— Start of STORED DATA —
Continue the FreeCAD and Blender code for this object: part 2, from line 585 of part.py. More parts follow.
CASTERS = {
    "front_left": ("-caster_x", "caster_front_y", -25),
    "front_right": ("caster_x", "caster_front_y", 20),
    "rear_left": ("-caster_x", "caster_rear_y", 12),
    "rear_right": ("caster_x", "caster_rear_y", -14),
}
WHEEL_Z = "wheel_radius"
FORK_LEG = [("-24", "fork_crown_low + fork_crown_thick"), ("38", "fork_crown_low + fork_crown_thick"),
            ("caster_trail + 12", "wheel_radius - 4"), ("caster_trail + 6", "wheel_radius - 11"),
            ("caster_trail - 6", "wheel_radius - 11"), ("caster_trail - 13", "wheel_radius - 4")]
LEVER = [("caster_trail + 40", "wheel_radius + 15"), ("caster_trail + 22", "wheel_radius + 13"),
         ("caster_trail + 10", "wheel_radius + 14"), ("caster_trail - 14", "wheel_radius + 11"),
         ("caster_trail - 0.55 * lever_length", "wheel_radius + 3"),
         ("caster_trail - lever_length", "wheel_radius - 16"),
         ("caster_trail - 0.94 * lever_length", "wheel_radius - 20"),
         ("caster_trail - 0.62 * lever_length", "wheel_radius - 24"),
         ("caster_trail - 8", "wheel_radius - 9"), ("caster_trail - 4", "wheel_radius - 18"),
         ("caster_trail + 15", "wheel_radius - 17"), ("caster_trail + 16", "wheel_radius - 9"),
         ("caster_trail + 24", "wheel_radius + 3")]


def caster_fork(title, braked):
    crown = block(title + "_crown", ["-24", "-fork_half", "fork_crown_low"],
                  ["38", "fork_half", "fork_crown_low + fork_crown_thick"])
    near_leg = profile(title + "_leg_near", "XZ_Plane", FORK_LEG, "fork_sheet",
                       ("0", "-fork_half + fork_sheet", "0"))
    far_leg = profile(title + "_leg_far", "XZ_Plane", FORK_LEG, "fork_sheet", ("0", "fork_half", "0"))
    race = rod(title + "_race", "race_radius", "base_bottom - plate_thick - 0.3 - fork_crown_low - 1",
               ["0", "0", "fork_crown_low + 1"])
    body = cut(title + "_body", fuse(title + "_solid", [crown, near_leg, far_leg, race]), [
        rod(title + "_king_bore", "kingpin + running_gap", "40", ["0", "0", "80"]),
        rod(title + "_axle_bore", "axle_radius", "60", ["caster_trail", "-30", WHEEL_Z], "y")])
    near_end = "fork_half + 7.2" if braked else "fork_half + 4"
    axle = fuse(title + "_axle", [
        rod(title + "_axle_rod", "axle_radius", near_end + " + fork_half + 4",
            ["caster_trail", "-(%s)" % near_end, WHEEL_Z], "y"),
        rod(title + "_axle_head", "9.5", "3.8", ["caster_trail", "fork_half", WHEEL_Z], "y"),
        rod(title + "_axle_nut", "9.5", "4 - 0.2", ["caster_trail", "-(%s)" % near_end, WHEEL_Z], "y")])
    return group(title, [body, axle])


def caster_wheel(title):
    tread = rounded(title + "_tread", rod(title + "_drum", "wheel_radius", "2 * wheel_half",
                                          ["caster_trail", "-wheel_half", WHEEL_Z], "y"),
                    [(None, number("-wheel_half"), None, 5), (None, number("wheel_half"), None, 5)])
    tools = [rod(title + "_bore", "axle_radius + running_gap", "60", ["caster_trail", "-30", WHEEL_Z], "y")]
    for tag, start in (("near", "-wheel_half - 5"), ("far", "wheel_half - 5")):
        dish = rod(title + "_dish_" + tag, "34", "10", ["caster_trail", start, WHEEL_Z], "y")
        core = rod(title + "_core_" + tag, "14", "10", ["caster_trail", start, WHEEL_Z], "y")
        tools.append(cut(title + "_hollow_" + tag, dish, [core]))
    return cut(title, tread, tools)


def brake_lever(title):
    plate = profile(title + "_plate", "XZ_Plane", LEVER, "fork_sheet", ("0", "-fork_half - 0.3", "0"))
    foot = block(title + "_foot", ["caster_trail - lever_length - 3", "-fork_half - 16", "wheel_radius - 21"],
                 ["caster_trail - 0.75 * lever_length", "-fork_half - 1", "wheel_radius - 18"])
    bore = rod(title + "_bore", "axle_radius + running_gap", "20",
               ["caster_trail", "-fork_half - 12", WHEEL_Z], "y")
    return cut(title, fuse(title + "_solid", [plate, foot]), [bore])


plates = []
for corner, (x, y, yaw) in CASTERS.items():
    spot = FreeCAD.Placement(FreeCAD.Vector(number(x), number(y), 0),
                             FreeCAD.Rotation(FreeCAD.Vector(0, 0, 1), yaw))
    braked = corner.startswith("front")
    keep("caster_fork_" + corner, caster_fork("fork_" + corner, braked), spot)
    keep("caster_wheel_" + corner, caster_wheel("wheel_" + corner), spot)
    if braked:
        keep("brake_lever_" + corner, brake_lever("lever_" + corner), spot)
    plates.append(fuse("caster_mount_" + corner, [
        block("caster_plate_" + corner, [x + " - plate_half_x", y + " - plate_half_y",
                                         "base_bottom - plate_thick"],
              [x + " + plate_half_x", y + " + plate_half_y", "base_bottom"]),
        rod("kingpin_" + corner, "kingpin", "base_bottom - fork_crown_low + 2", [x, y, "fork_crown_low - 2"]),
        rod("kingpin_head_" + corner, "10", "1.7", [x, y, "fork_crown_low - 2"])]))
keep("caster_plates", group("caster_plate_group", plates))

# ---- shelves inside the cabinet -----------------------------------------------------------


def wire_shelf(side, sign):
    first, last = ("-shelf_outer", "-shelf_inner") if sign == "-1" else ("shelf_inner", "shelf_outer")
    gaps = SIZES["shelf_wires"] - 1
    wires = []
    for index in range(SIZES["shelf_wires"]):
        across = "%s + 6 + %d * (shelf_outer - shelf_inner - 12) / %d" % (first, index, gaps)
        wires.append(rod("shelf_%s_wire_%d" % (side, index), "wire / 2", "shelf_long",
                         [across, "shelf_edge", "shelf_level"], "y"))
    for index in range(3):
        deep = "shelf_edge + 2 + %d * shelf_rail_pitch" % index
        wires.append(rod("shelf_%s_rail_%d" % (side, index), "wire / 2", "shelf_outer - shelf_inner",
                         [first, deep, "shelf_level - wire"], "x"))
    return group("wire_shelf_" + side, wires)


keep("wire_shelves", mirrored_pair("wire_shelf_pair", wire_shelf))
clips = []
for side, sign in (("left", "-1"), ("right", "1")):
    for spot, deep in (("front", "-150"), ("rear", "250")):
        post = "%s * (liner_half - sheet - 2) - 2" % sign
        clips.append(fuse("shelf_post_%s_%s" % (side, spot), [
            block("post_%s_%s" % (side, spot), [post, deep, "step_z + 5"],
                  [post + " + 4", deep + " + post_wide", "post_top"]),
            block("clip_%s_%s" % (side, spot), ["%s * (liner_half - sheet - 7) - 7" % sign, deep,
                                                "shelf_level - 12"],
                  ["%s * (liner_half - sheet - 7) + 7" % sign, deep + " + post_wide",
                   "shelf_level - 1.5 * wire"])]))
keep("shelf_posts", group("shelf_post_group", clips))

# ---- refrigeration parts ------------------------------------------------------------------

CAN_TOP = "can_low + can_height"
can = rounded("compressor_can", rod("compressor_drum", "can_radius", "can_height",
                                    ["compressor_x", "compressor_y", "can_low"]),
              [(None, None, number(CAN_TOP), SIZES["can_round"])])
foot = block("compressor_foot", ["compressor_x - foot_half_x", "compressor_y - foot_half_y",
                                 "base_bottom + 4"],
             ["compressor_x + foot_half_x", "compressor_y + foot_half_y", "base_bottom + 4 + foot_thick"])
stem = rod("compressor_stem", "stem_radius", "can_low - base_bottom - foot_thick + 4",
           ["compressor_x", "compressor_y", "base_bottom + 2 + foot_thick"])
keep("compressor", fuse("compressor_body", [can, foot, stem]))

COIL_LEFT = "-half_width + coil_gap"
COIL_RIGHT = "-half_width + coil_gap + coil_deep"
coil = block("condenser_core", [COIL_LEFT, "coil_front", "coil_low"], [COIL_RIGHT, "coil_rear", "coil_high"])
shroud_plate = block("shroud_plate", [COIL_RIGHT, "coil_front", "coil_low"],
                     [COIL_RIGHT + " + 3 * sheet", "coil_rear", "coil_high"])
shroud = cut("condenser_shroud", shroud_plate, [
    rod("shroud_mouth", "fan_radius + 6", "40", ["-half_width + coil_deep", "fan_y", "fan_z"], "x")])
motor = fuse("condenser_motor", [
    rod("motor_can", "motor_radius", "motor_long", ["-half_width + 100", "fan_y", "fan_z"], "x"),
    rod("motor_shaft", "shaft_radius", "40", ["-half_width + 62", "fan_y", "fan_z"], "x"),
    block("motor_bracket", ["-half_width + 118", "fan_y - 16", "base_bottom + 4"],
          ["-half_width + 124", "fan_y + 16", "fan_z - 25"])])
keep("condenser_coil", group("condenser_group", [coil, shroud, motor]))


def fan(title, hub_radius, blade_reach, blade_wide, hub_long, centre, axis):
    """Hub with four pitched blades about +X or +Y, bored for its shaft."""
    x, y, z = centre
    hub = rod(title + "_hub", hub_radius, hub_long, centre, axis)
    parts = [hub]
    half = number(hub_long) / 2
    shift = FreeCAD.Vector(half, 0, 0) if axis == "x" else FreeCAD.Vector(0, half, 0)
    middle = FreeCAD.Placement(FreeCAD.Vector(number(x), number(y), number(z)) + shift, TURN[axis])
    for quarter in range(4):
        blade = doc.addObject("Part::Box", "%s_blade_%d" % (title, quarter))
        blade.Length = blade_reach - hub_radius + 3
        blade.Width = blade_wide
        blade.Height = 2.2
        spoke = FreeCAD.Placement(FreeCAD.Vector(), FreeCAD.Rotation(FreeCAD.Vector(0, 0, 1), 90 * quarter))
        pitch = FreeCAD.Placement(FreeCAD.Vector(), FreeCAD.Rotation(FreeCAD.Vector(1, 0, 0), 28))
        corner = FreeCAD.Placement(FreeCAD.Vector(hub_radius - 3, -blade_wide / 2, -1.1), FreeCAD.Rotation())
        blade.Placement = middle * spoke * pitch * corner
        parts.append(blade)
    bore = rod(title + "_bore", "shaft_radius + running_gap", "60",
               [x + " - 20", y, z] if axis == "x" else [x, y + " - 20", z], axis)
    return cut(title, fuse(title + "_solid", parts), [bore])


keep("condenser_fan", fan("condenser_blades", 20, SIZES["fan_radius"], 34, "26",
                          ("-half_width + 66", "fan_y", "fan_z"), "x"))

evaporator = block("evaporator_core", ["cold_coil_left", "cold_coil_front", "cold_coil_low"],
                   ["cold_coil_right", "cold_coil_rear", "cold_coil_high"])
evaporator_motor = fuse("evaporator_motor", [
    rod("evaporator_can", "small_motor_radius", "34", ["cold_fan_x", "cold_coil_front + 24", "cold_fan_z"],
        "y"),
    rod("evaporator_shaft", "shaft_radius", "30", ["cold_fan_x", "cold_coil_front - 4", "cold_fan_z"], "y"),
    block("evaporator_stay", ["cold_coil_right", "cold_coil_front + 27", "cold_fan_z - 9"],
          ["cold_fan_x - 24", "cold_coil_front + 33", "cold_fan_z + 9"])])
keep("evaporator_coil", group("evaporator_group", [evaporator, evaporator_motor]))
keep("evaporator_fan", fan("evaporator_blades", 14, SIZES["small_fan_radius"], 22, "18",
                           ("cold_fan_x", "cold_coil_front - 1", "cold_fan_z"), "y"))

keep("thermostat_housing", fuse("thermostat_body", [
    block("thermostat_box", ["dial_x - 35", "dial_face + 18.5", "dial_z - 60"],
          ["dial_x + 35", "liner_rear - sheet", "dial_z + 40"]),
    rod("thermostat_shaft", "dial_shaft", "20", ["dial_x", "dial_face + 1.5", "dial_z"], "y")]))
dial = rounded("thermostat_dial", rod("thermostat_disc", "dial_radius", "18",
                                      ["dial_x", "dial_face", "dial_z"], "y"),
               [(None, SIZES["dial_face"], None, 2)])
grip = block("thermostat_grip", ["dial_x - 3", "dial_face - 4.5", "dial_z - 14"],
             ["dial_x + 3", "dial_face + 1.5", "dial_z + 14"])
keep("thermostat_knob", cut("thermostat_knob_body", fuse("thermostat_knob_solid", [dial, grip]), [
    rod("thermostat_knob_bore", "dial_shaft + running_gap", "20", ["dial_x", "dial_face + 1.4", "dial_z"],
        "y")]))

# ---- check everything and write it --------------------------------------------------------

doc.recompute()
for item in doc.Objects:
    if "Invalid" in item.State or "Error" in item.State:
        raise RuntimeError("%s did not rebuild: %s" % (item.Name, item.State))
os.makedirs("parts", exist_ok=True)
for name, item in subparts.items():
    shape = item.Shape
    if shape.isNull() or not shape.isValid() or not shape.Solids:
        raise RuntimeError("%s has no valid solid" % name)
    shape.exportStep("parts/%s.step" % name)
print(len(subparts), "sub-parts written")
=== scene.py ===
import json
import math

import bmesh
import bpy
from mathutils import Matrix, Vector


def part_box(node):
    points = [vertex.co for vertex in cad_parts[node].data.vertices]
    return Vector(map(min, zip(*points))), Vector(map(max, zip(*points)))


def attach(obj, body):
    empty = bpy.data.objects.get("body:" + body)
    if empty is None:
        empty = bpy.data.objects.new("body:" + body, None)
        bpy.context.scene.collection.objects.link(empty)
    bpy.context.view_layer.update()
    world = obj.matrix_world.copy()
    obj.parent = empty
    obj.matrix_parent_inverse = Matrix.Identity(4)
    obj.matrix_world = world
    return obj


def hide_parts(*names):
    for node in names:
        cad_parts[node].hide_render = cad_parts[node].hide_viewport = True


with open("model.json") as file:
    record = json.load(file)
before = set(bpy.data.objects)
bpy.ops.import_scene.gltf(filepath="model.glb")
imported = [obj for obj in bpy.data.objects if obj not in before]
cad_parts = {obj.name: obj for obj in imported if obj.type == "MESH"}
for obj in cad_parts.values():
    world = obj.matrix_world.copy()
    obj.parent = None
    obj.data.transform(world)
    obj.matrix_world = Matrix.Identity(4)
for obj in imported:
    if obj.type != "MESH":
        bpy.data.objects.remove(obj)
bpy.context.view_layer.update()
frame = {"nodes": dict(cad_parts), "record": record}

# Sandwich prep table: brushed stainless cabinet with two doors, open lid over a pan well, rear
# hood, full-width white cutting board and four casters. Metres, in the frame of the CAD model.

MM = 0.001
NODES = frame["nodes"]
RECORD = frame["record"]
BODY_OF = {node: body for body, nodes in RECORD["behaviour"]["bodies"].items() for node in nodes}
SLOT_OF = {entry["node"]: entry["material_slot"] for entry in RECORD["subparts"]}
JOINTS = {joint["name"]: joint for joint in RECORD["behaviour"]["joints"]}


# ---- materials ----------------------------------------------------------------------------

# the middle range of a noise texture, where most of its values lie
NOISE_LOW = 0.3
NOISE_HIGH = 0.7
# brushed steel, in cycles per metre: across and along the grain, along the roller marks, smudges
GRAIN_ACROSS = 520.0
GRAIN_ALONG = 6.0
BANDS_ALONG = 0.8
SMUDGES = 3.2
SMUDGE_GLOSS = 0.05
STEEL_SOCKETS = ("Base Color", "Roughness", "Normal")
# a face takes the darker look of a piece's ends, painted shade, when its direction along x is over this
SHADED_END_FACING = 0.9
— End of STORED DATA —
*REQUIREMENT:* Exactly reproduce the lines that run from the line bearing "# ---- check" through the line bearing "obj.data.transform(world)", with both end lines included.

*RESPONSE TO THIS EXERCISE:*
# ---- check everything and write it --------------------------------------------------------

doc.recompute()
for item in doc.Objects:
    if "Invalid" in item.State or "Error" in item.State:
        raise RuntimeError("%s did not rebuild: %s" % (item.Name, item.State))
os.makedirs("parts", exist_ok=True)
for name, item in subparts.items():
    shape = item.Shape
    if shape.isNull() or not shape.isValid() or not shape.Solids:
        raise RuntimeError("%s has no valid solid" % name)
    shape.exportStep("parts/%s.step" % name)
print(len(subparts), "sub-parts written")
=== scene.py ===
import json
import math

import bmesh
import bpy
from mathutils import Matrix, Vector


def part_box(node):
    points = [vertex.co for vertex in cad_parts[node].data.vertices]
    return Vector(map(min, zip(*points))), Vector(map(max, zip(*points)))


def attach(obj, body):
    empty = bpy.data.objects.get("body:" + body)
    if empty is None:
        empty = bpy.data.objects.new("body:" + body, None)
        bpy.context.scene.collection.objects.link(empty)
    bpy.context.view_layer.update()
    world = obj.matrix_world.copy()
    obj.parent = empty
    obj.matrix_parent_inverse = Matrix.Identity(4)
    obj.matrix_world = world
    return obj


def hide_parts(*names):
    for node in names:
        cad_parts[node].hide_render = cad_parts[node].hide_viewport = True


with open("model.json") as file:
    record = json.load(file)
before = set(bpy.data.objects)
bpy.ops.import_scene.gltf(filepath="model.glb")
imported = [obj for obj in bpy.data.objects if obj not in before]
cad_parts = {obj.name: obj for obj in imported if obj.type == "MESH"}
for obj in cad_parts.values():
    world = obj.matrix_world.copy()
    obj.parent = None
    obj.data.transform(world)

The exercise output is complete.